The mansion is packed with furniture and collectibles, but almost none of it is original to the house. Those belongings were auctioned off after Calhoun suffered financial setbacks. The current owner, however, is an avid collector and has filled the house with the same vast quantities of “stuff.” The floors, the woodwork, the Tiffany chandeliers and the glass ceiling in the music room are all beautiful. But I found it hard to focus on most of it, along with the lovely collectibles, just because there was so much stuff. The collection ranges from Tiffany glassware and a Wedgewood-decked chandelier to Kibuki armor and English footstools made from the feet of real elephants. It’s dizzying.

People love it, but I was confused by the clutter and frankly a little “turned off” that a family really lives here part of the time and charges admission to allow tour groups. Am I weird? Probably. Perhaps I just want a “purist approach” to 19th-Century houses.
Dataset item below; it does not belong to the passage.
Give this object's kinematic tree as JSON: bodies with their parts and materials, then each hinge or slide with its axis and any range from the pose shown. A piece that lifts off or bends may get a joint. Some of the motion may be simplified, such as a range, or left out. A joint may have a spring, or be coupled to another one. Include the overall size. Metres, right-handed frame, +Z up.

The gardens were beautiful, but on the whole I’d call this a miss. Interesting, but maybe not for the right reasons.

On the other hand, here are a few more shots from that morning in Charleston.

 

A lot of Charleston houses are stucco . I especially like the black iron and trim. I know, here I go with fences again, but look at how the vines have woven themselves into this wrought iron. Finally, I love this window box. Nothing fancy, but so lush!

Whether you are traveling or staying close to home this season, I hope your summer features far more hits than misses!